Shaun, being a man and a British man at that, is of course patently incapable of separating from his mates and focusing his attention on anyone, be it his mother, his girlfriend or the increasingly creepy-looking denizens of his neighborhood. In fact, Shaun is so wrapped up in his own borderline emotional autism that he seems blissfully unaware that a zombie apocalypse has broken out in London, with no signs of slowing. Shaun gets wise and pulls a couple narrow escapes, and we start to see the glimmer of the man that Shaun could be if he actually applied himself (working as a clerk at an electronics store is as far as he got thus far). But of course, when Shaun takes charge of his life and goes from passivity to action, there are going to be casualties.

This is why, in my opinion, Shaun of the Dead works. No, it's not because of a multitude of forced zombie movie references (if you laugh at the "We're coming to get you, Barbara!" line, I will slap you in public). No, it's not because of some decent gore and clever direction and camerawork (a repeated long-take handheld shot of Shaun going to the market pre- and post-zombie is efficient, if not a bit precious). It's certainly not because of the beautiful hair or teeth of the leads. No, Shaun works because it embraces the mechanics of the romantic comedy AND the mechanics of the zombie film, and proves that when boiled down they are the same story: the individual against the group. Shaun as a romantic lead must learn to stand on his own, take charge, and ignore -- or at least contextualize -- the pressures put on him by those he loves; Shaun as the leader of a ragtag band of zombie survivors prospers from the same character arc. Shaun of the Dead lovingly amps the stakes of the conventional romantic comedy with the dire and rather preposterous consequences of a zombie movie: adapt or die. The fact that while in a rom-com these terms are mitigated by a girlfriend and in a splatter flick they result from a flesh-eating holocaust is irrelevant, and when placed side-by-side in this manner, this can be played for delightful effect.

Of course, the film eventually has to come down on one side (a romantic comedy) or the other (a zombie movie), and while the softie in me with a weakness for character and clever dialogue should be happy, the horror buff in me is sad to say that it lands squarely in the "comedy" camp. There's really nothing at all scary about the film, as any potentially frightening moments are immediately diffused with humor, and even though we like these characters far much than we would in the standard zombie flick (House of the Dead, Dawn of the Dead: Redux), the movie is so damn good-spirited that it's honestly hard to get too shook up about anything, even the deaths of several main characters (these moments are touching, but don't spoil the fun). I have to say that I'm more of a fan of meaner zomedies like Return of the Living Dead and Dead Alive, which - despite its campiness - is pretty nasty and cuts to the gut at a few moments.

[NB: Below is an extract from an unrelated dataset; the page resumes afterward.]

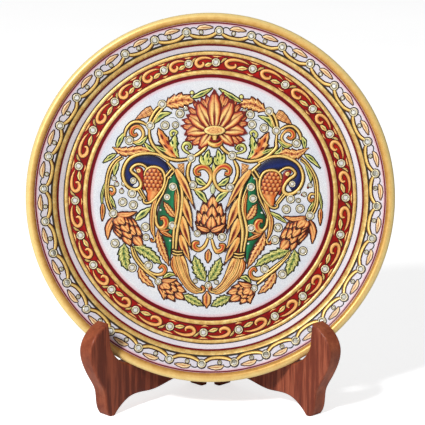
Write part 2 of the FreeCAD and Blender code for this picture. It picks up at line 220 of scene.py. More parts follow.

Which brings me to my closing topic: the gay subtext. God love the Brits. This film is so far advanced in gender politics that it doesn't NEED a gay sidekick, because the two lead characters are gay enough to do double-duty -- and I of course mean that as a compliment. Sure, they're piggish and filthy. Sure, they're unmotivated and have terrible taste in clothes and décor. Sure, they could both use a trip to the gym and a hot-oil treatment. But these guys love each other more than many gay couples I know. Shaun and Ed are the real spiritual couple in this film, and while the characters are certainly straight, they show an affection for one another that dwarfs the love story by comparison.

For example, how refreshing is it to see an antagonist make a sneering gay reference about Shaun and his "boyfriend", only to have Shaun and Ed warmly laugh it off? I can remember a time when this kind of a joke in a horror movie - even when taken lightly - would have been met with some kind of macho posturing or exaggerated camp reaction to diffuse the accusation. Here it obviously doesn't bother them in the least, which is wonderful to see: in the world of these straight men, being called "gay" simply isn't an insult, and that's a beautiful thing. The two even joke to each other about being gay - not to ridicule each other, but because they realize how close their bond is and don't have any other way to express it.

In a time when other "cool" horror films like Cabin Fever are bandying about language like "fag!" under the pretense of being politically incorrect (when in reality there is no evidence to support that the filmmakers don't mean the slurs as spoken), the comparative maturity of Shaun is a breath of fresh air. And really, how can you not celebrate the queerness of a film that uses Queen's "Don't Stop Me Now" as a major action setpiece? In all, a welcome arrival in a summer stuffed with gaseous, stale duds -- of all genres.